Diary of a mothering worker
WANDERING THROUGH Havana’s streets and Cuban history this week, I wondered what lesson to draw from their contradictions.
Then, independent Afro-Cuban artist Nancy Cepero softly shared a saying she lives by, “Cuando la verdad despierta, no puede volver a dormirse.” In English, “When truth wakes up, she cannot go back to sleep.” I’ve been walking with it since.
I was here in 2004, still dreaming of the 1959 Cuban revolution and its renegade socialist idealism. The Museum of the Revolution, with its bullet holes, and letters and photographs of lost, loved comrades, struck my heart with the intimacy of its remembering.
Trinidad and Tobago has nothing like that for the 1930s height of Indian-African labour solidarity nor independence in 1962 nor Black Power consciousness in 1970 because we identify with the modern and Miami, as if our past and its foot soldiers have neither familiarity nor value.
It’s like Ziya said to me during one of our moments of internet connection, “Auntie is travelling to a better place than you.” “Where’s that?” I asked. “Walmart,” she responded, leaving me mid-sentence about the devastation of hurricanes on the Cuban economy, the crumbling dignity of once-beautiful buildings, and the inspiration of a place that bravely waged armed war against imperialism and injustice.

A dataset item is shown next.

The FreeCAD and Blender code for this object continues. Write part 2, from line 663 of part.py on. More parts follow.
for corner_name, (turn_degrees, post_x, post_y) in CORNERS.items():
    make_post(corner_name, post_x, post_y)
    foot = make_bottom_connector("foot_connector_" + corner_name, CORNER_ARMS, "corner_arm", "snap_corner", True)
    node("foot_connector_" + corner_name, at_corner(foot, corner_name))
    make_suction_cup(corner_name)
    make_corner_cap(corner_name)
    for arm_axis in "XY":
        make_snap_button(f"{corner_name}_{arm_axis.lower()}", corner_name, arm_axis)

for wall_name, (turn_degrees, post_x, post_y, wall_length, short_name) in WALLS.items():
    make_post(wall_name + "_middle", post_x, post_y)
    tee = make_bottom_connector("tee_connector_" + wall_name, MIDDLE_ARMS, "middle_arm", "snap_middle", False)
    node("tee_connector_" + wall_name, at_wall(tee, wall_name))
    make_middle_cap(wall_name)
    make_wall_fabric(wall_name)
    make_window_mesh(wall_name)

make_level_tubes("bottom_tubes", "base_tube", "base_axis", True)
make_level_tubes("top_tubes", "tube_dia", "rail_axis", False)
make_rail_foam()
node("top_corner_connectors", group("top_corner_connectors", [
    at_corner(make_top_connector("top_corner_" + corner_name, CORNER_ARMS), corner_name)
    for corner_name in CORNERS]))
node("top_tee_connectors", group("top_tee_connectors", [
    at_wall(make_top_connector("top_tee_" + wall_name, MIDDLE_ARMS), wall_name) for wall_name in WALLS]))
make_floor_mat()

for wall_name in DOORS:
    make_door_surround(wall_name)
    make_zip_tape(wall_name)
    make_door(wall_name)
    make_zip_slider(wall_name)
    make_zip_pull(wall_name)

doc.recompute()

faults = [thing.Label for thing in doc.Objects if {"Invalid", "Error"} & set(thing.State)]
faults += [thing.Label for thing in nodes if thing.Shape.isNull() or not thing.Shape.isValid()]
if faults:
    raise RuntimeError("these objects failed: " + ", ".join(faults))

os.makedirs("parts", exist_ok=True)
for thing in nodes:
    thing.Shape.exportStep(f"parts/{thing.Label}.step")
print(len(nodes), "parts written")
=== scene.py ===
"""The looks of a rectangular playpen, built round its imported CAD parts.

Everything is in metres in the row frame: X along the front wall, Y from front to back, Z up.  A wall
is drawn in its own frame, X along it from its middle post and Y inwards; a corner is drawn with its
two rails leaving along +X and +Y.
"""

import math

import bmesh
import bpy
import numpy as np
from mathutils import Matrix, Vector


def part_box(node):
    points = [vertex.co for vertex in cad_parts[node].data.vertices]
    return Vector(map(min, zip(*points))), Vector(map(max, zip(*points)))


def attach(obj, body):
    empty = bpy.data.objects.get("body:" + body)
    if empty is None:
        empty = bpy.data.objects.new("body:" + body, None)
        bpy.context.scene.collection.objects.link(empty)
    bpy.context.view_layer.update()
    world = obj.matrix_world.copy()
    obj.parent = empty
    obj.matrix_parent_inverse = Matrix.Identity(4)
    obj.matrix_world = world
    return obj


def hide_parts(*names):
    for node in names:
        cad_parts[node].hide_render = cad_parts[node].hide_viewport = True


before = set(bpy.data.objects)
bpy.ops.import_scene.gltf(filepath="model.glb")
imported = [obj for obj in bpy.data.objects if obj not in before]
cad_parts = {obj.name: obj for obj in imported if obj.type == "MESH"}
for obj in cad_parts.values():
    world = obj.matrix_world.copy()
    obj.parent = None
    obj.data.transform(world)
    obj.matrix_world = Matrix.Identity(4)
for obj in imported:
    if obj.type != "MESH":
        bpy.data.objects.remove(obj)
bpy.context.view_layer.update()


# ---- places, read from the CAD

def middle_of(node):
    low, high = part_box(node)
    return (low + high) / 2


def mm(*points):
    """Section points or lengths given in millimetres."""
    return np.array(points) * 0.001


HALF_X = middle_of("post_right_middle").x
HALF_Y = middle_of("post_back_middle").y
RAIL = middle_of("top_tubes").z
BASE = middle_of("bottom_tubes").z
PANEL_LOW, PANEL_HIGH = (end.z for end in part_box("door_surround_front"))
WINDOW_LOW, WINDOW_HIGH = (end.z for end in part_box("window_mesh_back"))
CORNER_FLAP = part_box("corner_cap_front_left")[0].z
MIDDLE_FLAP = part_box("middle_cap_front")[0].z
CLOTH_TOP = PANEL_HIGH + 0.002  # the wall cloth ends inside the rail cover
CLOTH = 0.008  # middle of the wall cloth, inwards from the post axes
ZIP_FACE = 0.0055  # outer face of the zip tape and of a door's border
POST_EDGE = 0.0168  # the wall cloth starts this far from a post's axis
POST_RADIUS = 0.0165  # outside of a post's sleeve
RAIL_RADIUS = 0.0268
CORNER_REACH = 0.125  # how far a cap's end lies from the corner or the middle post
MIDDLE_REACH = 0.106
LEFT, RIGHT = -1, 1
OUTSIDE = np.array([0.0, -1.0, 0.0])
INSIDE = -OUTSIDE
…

Now in 2018, I know better than to over-invest in myth. At the same time, I still can’t shake off admiration for a boldfaced, small-island Caribbean experiment that might have succeeded if not for the punishment of a half-century US blockade, the wielding of tightly controlled state power, and human fallibility.
Listening to lectures on sociology, economics and international relations with the 14 UWI graduate students whom the Institute for Gender and Development Studies brought here on a study tour, we heard the official story: everyone has a house, women are excelling in academics and professions, sex workers are assisted out of their exploitative occupation, the nation is a democracy, and racism is firmly rejected by the State.
Later, as we listened to the marginalised voices of Afro-Cuban scholars, grandmothers, lesbians, transwomen, sex workers, poets, artists and activists, the official story rang as both narrow and untrue.
In her own youthful experience, Nancy felt too excluded from the Cuban revolutionary dream to identify with its national women’s organisation, the Cuban Federation of Women (FMC), to which all women automatically belong.
In her twenties, she was a generation too far from 1959 for nostalgia. She hasn’t seen enough Afro-Cuban or politically independent women, or both, to feel such state politics is truly inclusive.
She’s not alone. Afro-Cubans describe the invisibility of their role in Cuban struggles and how blackness still correlates with greater poverty. It’s a continued injustice that one isn’t really supposed to organise against. Still, once alert to your reality, it’s impossible to be lulled by yesterday’s dream.
In old Havana, we almost missed a small plaque dedicated to the massacre of about 3,000 Afro-Cubans who were forming an independent party in 1908.
Such struggles against racism are hardly taught in schools, we heard. Many countries, including the US, with its whitewashing of vast indigenous genocide, are guilty of such amnesia. That’s why truth awakens and then quietly seethes.
The polishing-up of Old Havana has meant that its urban neighbourhoods are increasingly becoming wealthier and white as poor Afro-Cubans are pushed to outskirts.
Their buildings may be left to fall apart slowly over years and eventually become unlivable, while a new hotel might be up and running in the same spot in a year. All over the world, valuable urban real estate changes hands through such gentrification.
The IGDS brought our graduate students here so that they could be intimate with iconic places of Caribbean envisioning and resistance; so that they could know our own regional history of small-island big dreams. The kind of dreams that confront the Goliath of elites, empires, global economic orders and big-stick neighbours with a slingshot, small like Haiti, Grenada or Cuba.
Students also learned a lot about the risks and challenges of being truthful about failures amidst hugely admirable successes in health, education, international solidarity, and equality.
In sleep, you can dream to change the world. However, having awakened, you can learn from the ancestors and become better makers and movers of history.
It’s a less romanticised Cuban revolution that teaches the lesson students need. When truth wakes you up, do not go back to sleep.